Society
- Deputy Editor: Sapna Sarfare
- Categories: Lifestyle, celebrity
- Frequency: Monthly
- First issue: 1971
- Company: Magna Publishing Co. Ltd.(The Hero Group)
- Country: India
- Based in: Mumbai
- Language: English
- Website: http://societymag.co.in/

= Society (magazine) =

Indian magazine

Society is a monthly English-language lifestyle and celebrity magazine published in India. It was founded in 1971 by Nari Hira, and is published by Magna Publishing Co. Ltd. in Mumbai. As of 2018, it is edited by Sapna Sarfare.

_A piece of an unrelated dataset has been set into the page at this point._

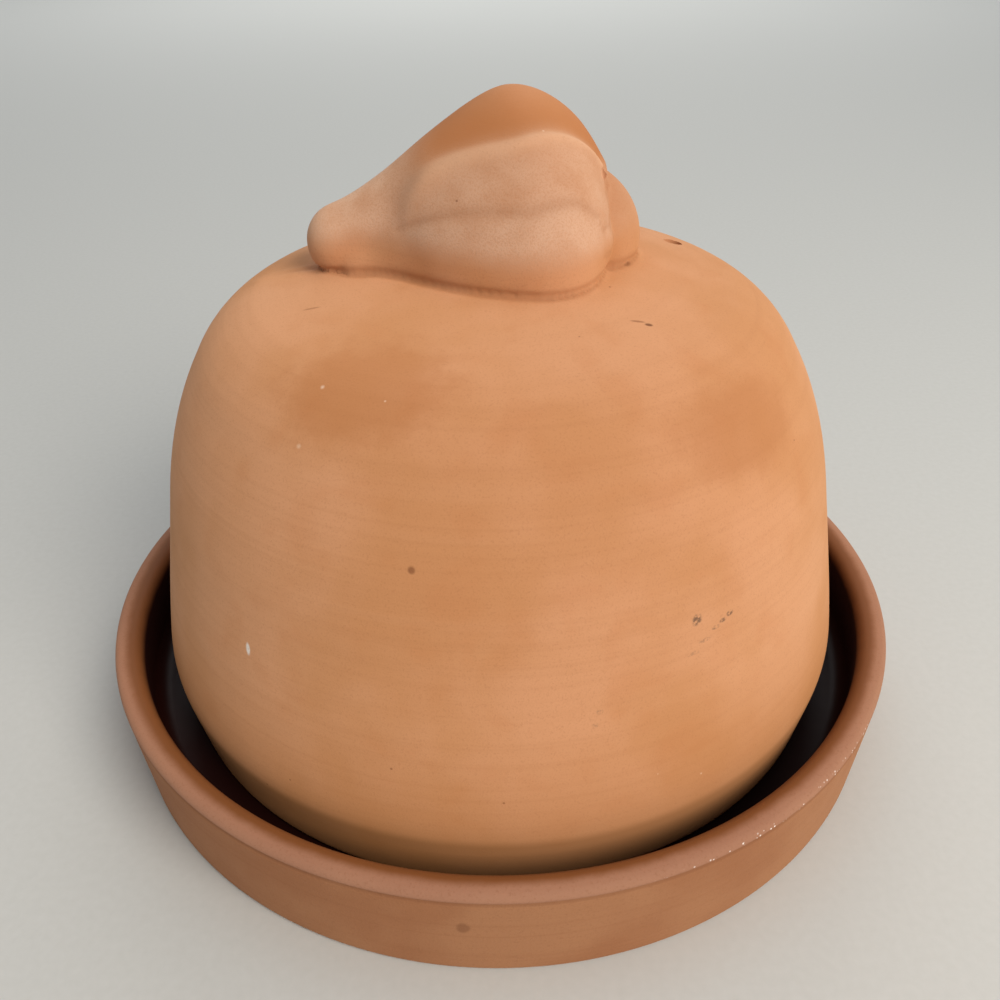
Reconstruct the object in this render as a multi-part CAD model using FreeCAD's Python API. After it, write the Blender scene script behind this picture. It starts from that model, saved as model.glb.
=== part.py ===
import FreeCAD, Part
import math
import os

# Garlic roaster in fired clay: a domed lid with a knob shaped as a garlic head lying
# on its side, standing loose in a shallow round dish. All lengths are millimetres.
# The origin is on the axis of the dish, at the surface it stands on, with +Z up.
# The garlic head's tip points to -X and its root end to +X.

# Lid: the outer side of the dome. Insets are measured inwards from the heel, the
# widest ring, and drops are measured down from the crown.
lid_heel_radius = 64.8
lid_heel_height = 12.7
lid_foot_inset = 2.2
lid_side_inset = 5.8
lid_side_height = 44.3
lid_shoulder_inset = 13.4
lid_shoulder_drop = 14.8
lid_brow_inset = 24.4
lid_brow_drop = 4.7
lid_crown_height = 80.0
lid_wall = 6.0
lid_foot_round = 1.0

# Steam vent, pierced straight down through the top beside the garlic head
vent_radius = 1.7
vent_inset = 29.0
vent_bearing = 25.0

# Dish: a flat floor, a rounded cove and an upright wall with a rounded rim
dish_floor = 6.0
dish_height = 20.1
dish_wall = 5.0
lid_side_play = 5.2
dish_cove = 3.0
dish_taper = 1.5
dish_edge_round = 1.0
rim_outer_round = 1.2
rim_inner_round = 2.6
rim_line_depth = 0.25
rim_line_width = 0.7
rim_line_drop = 1.7

# Garlic head: how soon a clove swells after its start and how early it is full, as
# shares of its length, and how long and how full its root end is, as shares of its
# radius there
slow_swell = (0.27, 0.36)
quick_swell = (0.15, 0.55)
blunt_end = (0.85, 0.68)
round_end = (1.1, 0.52)

# Each clove's start and root end: reach along +X, side along +Y, rise above the
# crown, and radius there. The top clove's start is the garlic head's blunt tip.
top_clove = ((-26.0, 0.5, 2.0, 5.6), (5.2, 0.6, 13.4, 12.7), slow_swell, blunt_end)
front_clove = ((-18.5, -0.8, 4.4, 4.8), (8.3, -5.4, 10.6, 10.2), quick_swell, blunt_end)
lower_clove = ((-20.0, -0.8, 2.2, 4.8), (7.6, -7.0, 4.8, 11.4), slow_swell, blunt_end)
back_clove = ((-18.5, 1.6, 4.2, 4.8), (7.0, 7.2, 9.6, 10.2), quick_swell, blunt_end)
end_clove = ((-18.0, 2.0, 2.2, 4.8), (13.6, 5.6, 2.0, 10.4), slow_swell, round_end)
flank_cloves = [front_clove, lower_clove, back_clove, end_clove]

# Sizes that follow from the ones above
axis_base = FreeCAD.Vector(0, 0, 0)
axis_up = FreeCAD.Vector(0, 0, 1)
lid_base = dish_floor
crown_z = lid_base + lid_crown_height
dish_inner_radius = lid_heel_radius + lid_side_play
dish_rim_radius = dish_inner_radius + dish_wall
dish_foot_radius = dish_rim_radius - dish_taper


def point(radius, height):
    """A point of a turned section, in the XZ plane."""
    return FreeCAD.Vector(radius, 0, height)


def line(start, end):
    return Part.LineSegment(start, end).toShape()


def round_corner(corner, before, after, radius):
    """The arc that rounds a corner: its first, middle and last points."""
    towards_before = (before - corner).normalize()
    towards_after = (after - corner).normalize()
    half_angle = towards_before.getAngle(towards_after) / 2
    setback = radius / math.tan(half_angle)
    first = corner + towards_before * setback
    last = corner + towards_after * setback
    bisector = (towards_before + towards_after).normalize()
    centre = corner + bisector * (radius / math.sin(half_angle))
    middle = centre - bisector * radius
    return first, middle, last


def smooth_curve(points, start_direction, end_direction):
    """A smooth curve through the points, with its direction set at both ends."""
    curve = Part.BSplineCurve()
    curve.interpolate(
        Points=points,
        InitialTangent=start_direction,
        FinalTangent=end_direction,
    )
    return curve


def free_curve(poles):
    """A smooth curve that starts and ends along its first and last pole lines."""
    curve = Part.BezierCurve()
    curve.setPoles(poles)
    return curve.toShape()


def turned(edges, axis_point, axis_direction):
    """The solid that a closed section makes when it is turned about an axis."""
    section = Part.Face(Part.Wire(edges))
    return section.revolve(axis_point, axis_direction, 360)


def dome_curve():
    """The outer side of the dome, from its heel up to its crown."""
    side_z = lid_base + lid_side_height
    heel = point(lid_heel_radius, lid_base + lid_heel_height)
    side = point(lid_heel_radius - lid_side_inset, side_z)
    shoulder = point(lid_heel_radius - lid_shoulder_inset, crown_z - lid_shoulder_drop)
    brow = point(lid_heel_radius - lid_brow_inset, crown_z - lid_brow_drop)
    crown = point(0, crown_z)
    return smooth_curve([heel, side, shoulder, brow, crown], side - heel, point(-1, 0))


def dome_inner_curve(outer):
    """The inner side of the dome, one wall inside the outer side."""
    steps = 8
    points = []
    for step in range(steps):
        place = outer.FirstParameter
        place += (outer.LastParameter - outer.FirstParameter) * step / steps
        along = outer.tangent(place)[0]
        inwards = FreeCAD.Vector(-along.z, 0, along.x)
        points.append(outer.value(place) + inwards * lid_wall)
    points.append(point(0, crown_z - lid_wall))
    start_direction = outer.tangent(outer.FirstParameter)[0]
    return smooth_curve(points, start_direction, point(-1, 0))


def dome_body():
    """The dome as a full body: its side turned in at the heel, and a flat foot."""
    outer = dome_curve()
    heel = outer.value(outer.FirstParameter)
    foot = point(lid_heel_radius - lid_foot_inset, lid_base)
    foot_middle = point(0, lid_base)
    crown = point(0, crown_z)
    arc = round_corner(foot, foot_middle, heel, lid_foot_round)
    edges = [
        line(foot_middle, arc[0]),
        Part.Arc(*arc).toShape(),
        line(arc[2], heel),
        outer.toShape(),
        line(crown, foot_middle),
    ]
    return turned(edges, axis_base, axis_up)


def dome_hollow():
    """The space inside the dome, open at the foot."""
    inner = dome_inner_curve(dome_curve())
    side = inner.value(inner.FirstParameter)
    mouth_radius = lid_heel_radius - lid_foot_inset - lid_wall
    mouth = point(mouth_radius, lid_base)
    mouth_middle = point(0, lid_base)
    ceiling = point(0, crown_z - lid_wall)
    edges = [
        line(mouth_middle, mouth),
        line(mouth, side),
        inner.toShape(),
        line(ceiling, mouth_middle),
    ]
    return turned(edges, axis_base, axis_up)


def clove(start_sizes, root_sizes, swell, root_shape):
    """One clove: a drop-shaped body from its start to its rounded root end."""
    start_reach, start_side, start_rise, start_radius = start_sizes
    reach, side, rise, radius = root_sizes
    neck_share, shoulder_share = swell
    end_share, fullness = root_shape
    start = FreeCAD.Vector(start_reach, start_side, crown_z + start_rise)
    root = FreeCAD.Vector(reach, side, crown_z + rise)
    length = (root - start).Length
    end = length + radius * end_share
    start_arc = round_corner(
        point(-start_radius, start_radius),
        point(-start_radius, 0),
        point(0, start_radius),
        start_radius,
    )
    flank = [
        point(0, start_radius),
        point(length * neck_share, start_radius),
        point(length * (1 - shoulder_share), radius),
        point(length, radius),
    ]
    root_end = [
        point(length, radius),
        point(length + (end - length) * fullness, radius),
        point(end, radius * fullness),
        point(end, 0),
    ]
    edges = [
        Part.Arc(*start_arc).toShape(),
        free_curve(flank),
        free_curve(root_end),
        line(point(end, 0), point(-start_radius, 0)),
    ]
    body = turned(edges, axis_base, FreeCAD.Vector(1, 0, 0))
    turn = FreeCAD.Rotation(FreeCAD.Vector(1, 0, 0), root - start)
    body.Placement = FreeCAD.Placement(start, turn)
    return body


def steam_vent():
    """The round hole beside the garlic head, through the top of the dome."""
    bearing = math.radians(vent_bearing)
    from_axis = lid_heel_radius - vent_inset
    start = FreeCAD.Vector(
        from_axis * math.cos(bearing),
        from_axis * math.sin(bearing),
        crown_z - lid_shoulder_drop,
    )
    depth = lid_shoulder_drop + lid_wall
    return Part.makeCylinder(vent_radius, depth, start, axis_up)


def garlic_head():
    head = clove(*top_clove)
    for sizes in flank_cloves:
        head = head.fuse(clove(*sizes))
    return head


def lid():
    body = dome_body().fuse(garlic_head())
    return body.cut(dome_hollow()).cut(steam_vent()).Solids[0]


def rim_line():
    """The fine line turned into the wall's outer side, just under the rim."""
    line_z = dish_height - rim_line_drop
    slope = dish_taper / dish_height
    wall_radius = dish_rim_radius - rim_line_drop * slope
    outside = wall_radius + rim_line_width
    lower = point(outside, line_z - rim_line_width)
    upper = point(outside, line_z + rim_line_width)
    inner = point(wall_radius - rim_line_depth, line_z)
    return turned(
        [line(inner, lower), line(lower, upper), line(upper, inner)], axis_base, axis_up
    )


def base_dish():
    underside = point(0, 0)
    foot = point(dish_foot_radius, 0)
    rim_outer = point(dish_rim_radius, dish_height)
    rim_inner = point(dish_inner_radius, dish_height)
    cove = point(dish_inner_radius, dish_floor)
    floor_middle = point(0, dish_floor)
    foot_arc = round_corner(foot, underside, rim_outer, dish_edge_round)
    outer_arc = round_corner(rim_outer, foot, rim_inner, rim_outer_round)
    inner_arc = round_corner(rim_inner, rim_outer, cove, rim_inner_round)
    cove_arc = round_corner(cove, rim_inner, floor_middle, dish_cove)
    edges = [
        line(underside, foot_arc[0]),
        Part.Arc(*foot_arc).toShape(),
        line(foot_arc[2], outer_arc[0]),
        Part.Arc(*outer_arc).toShape(),
        line(outer_arc[2], inner_arc[0]),
        Part.Arc(*inner_arc).toShape(),
        line(inner_arc[2], cove_arc[0]),
        Part.Arc(*cove_arc).toShape(),
        line(cove_arc[2], floor_middle),
        line(floor_middle, underside),
    ]
    body = turned(edges, axis_base, axis_up)
    return body.cut(rim_line()).Solids[0]


os.makedirs("parts", exist_ok=True)
lid().exportStep("parts/lid.step")
base_dish().exportStep("parts/base_dish.step")
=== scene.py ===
import math

import bpy
from mathutils import Matrix, Vector
from mathutils.geometry import interpolate_bezier, intersect_point_line


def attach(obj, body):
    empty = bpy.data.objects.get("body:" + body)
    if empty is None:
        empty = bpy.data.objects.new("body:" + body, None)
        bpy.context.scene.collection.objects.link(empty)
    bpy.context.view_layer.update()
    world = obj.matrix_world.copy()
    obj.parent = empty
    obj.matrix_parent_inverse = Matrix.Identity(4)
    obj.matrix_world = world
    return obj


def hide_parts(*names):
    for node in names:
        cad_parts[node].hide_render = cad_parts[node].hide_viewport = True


# A garlic roaster in fired clay: a domed lid whose knob is a garlic head lying on its
# side, standing loose in a shallow dish that is glazed dark inside. The origin is on
# the dish's axis at the table, +Z is up, and the garlic's tip points to -X.

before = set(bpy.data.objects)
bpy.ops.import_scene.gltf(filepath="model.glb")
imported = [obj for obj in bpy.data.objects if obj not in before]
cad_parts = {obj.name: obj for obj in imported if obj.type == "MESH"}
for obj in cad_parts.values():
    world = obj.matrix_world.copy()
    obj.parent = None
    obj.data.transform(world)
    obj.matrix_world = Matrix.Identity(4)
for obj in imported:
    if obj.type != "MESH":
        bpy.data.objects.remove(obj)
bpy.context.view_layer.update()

# Lengths below are in millimetres, and mm turns them into Blender's metres.
mm = 0.001
lid_segments = 224
dish_segments = 256
clove_segments = 96
start_rings, flank_rings, end_rings = 8, 24, 14
smooth_angle = math.radians(50)

# Dome of the lid, as radius and height. Its outer side runs down from the small flat
# at its crown in stretches, each with the two handles that draw it out, its end and
# its number of rings.
crown_flat = 1.2
crown_height = 86.0
heel_height = 18.7
dome_stretches = [
    ((19.0, crown_height), (31.5, 84.3), (40.4, 81.3), 14),
    ((45.0, 79.4), (48.9, 76.1), (51.4, 71.2), 8),
    ((54.8, 65.6), (57.4, 58.6), (59.0, 50.3), 10),
    ((61.2, 38.9), (63.3, 29.0), (64.8, heel_height), 14),
]
foot_radius, foot_height = 62.6, 6.0
heel_round = 14.0
foot_round = 1.0
lid_wall = 6.0

# Surface of the lid: the grid that melts its forms into one, and its final fineness
melt_grid = 0.5
lid_triangles = 185000

# Steam vent and the pit where the cloves meet at the root end
vent_radius = 1.7
vent_depth = 16.0
vent_place = Vector((32.4, 15.1, 82.0))
root_pit_place = Vector((17.1, -5.0, 100.3))
root_pit_size = (0.7, 0.9, 1.1)

# Dish
dish_height = 20.1
dish_floor = 6.0
rim_radius = 75.0
dish_foot_radius = 73.5
dish_inner_radius = 70.0
dish_cove = 3.0
dish_foot_round = 1.0
rim_outer_round = 1.2
rim_inner_round = 2.6
rim_line_drop = 1.7
rim_line_width = 0.9
rim_line_depth = 0.16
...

Society describes itself as "India's leading people and lifestyle magazine," which "has always been the front runner in reporting about the lives of the rich and famous," and covering "the latest news, controversy or achievements of people in the area of business, politics, art, sports, media or spicy details on socialites."

In Pop Culture India!, author Asha Kasbekar describes Society as part of a new wave of 1970s lifestyle magazines, along with Debonair, Gentleman, Inside Outside, Interior, Savvy, and Women's Era.

The magazine also conducts awards to honour achievers in various fields including Society Achievers Award, Society Global Indian Icon Award and Society Pride of India Honour.